Neben der Reduzierung von Öffnungszeiten, der Reduzierung von Personal, wird als letzte Möglichkeit auch über die Abgabe oder Schließung von Einrichtungen nachzudenken sein.
Alexandra Thienel - Geschäftsführerin der evangelischen Kitas im Kirchenkreis Siegen-Wittgenstein

Ob das Geld für die Kitas ausreicht, wird sich zeigen. „Perspektivisch müssen wir als Kita-Träger sehr genau prüfen, wie wir unsere Angebote wirtschaftlich aufrechterhalten können. Für uns als Arbeiterwohlfahrt ist es wichtig, dort vertreten zu sein, wo Kitas manchmal die einzige Infrastruktur (bspw. eines Dorfes) darstellen“, sagt Anika Autschbach. „Sollte die Finanzierung weiterhin nicht auskömmlich sein, wird der Kirchenkreis Siegen-Wittgenstein, wie andere Träger auch, Entscheidungen über Maßnahmen zur Reduzierung von Kosten treffen müssen.
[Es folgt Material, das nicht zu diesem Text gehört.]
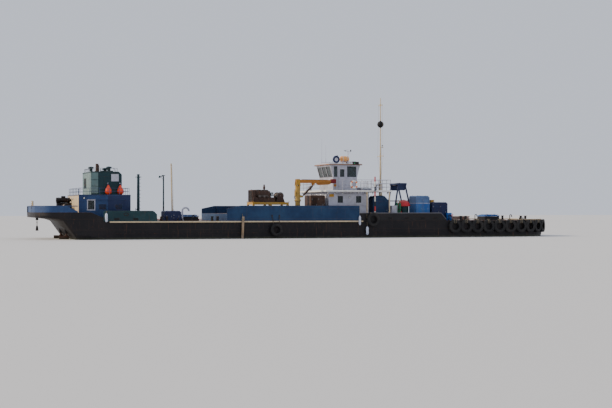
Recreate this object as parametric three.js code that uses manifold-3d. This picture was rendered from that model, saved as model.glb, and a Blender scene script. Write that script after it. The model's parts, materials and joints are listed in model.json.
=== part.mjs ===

Neben beispielsweise der Reduzierung von Öffnungszeiten, der Reduzierung von Personal, insbesondere bei der Beschäftigung von zusätzlichen Vertretungskräften oder bei Ausbildungsplätzen, wird als letzte Möglichkeit auch über die Abgabe oder Schließung von Einrichtungen nachzudenken sein“, sagt Alexandra Thienel.

Und wie geht es für die Kita Blauland weiter? „Wie es im Sommer ist, müssen wir sehen, wenn wir die Zahlen haben. Wir müssen abwarten, was kommt“, sagt Birte Freudenberg.